The rule in Turquand's case is a presumption of regularity. In other words, a person dealing with the Company is entitled to presume that all the internal procedures of the Company have been complied with. This is a practical approach to solving problems facing outsiders because an outsider would have difficulty to discover what is going on in the Company.

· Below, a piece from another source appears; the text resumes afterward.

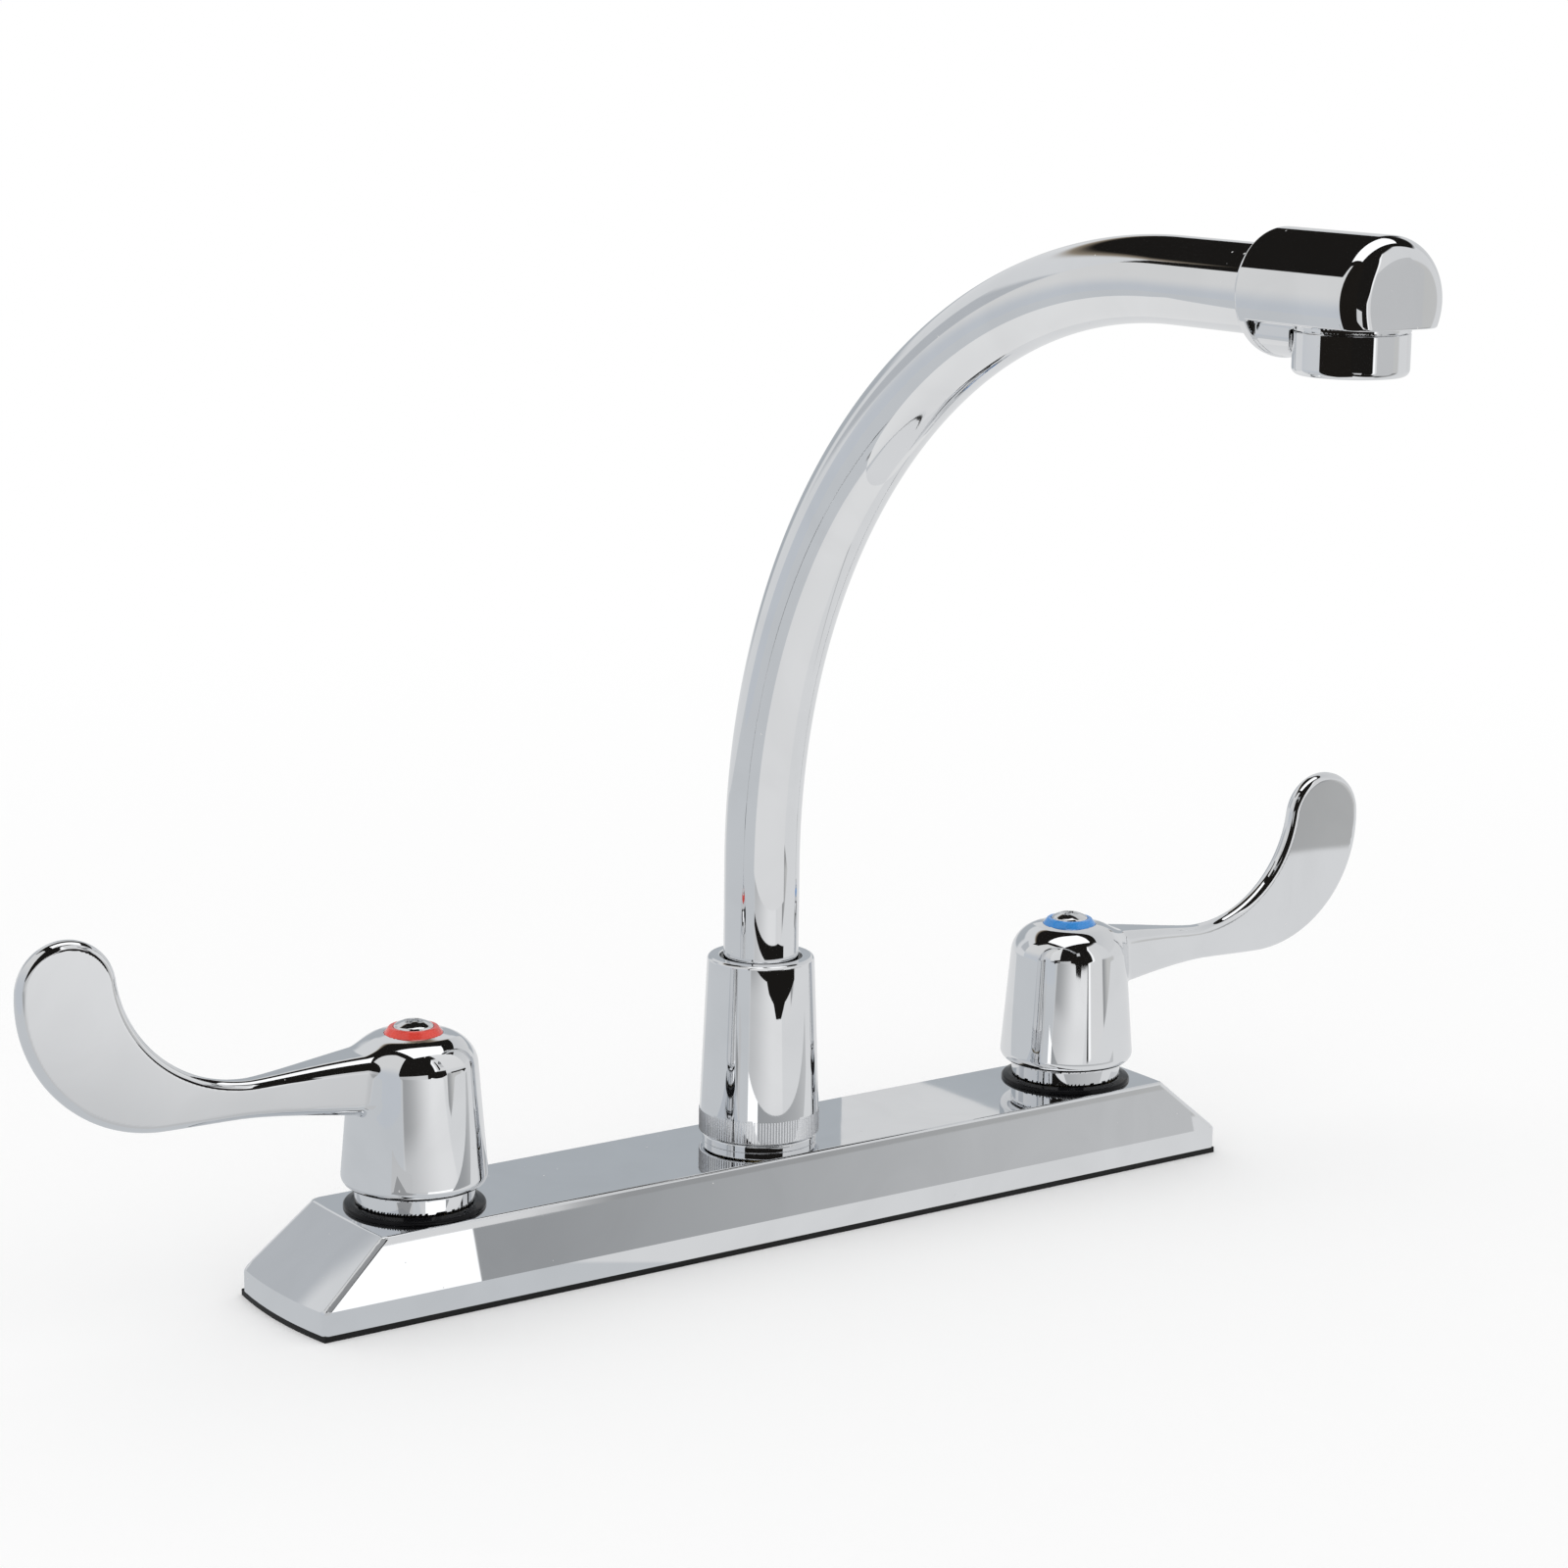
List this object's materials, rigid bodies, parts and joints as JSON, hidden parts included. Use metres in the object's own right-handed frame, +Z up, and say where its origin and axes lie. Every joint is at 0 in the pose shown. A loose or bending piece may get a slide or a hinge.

To summarize the above points

1. If an officer of the Companyhas exceeded his authority as given to him by the AA

2. there has been some non compliance with an internal procedure

3. the outsider may presume that the internal procedure had been complied with.

6 comments:

Sumayya said...

thanks

yasoda said...

it was really helpful.....

sastry kv kunapuli said...

nice write up.
however for a completed understanding of the doctrine, it is felt essential to make a mention of the exceptions also....

Kelly Kua said...

who is AA?

Anonymous said...

Actual authority?

Anonymous said...

Articles of Association!!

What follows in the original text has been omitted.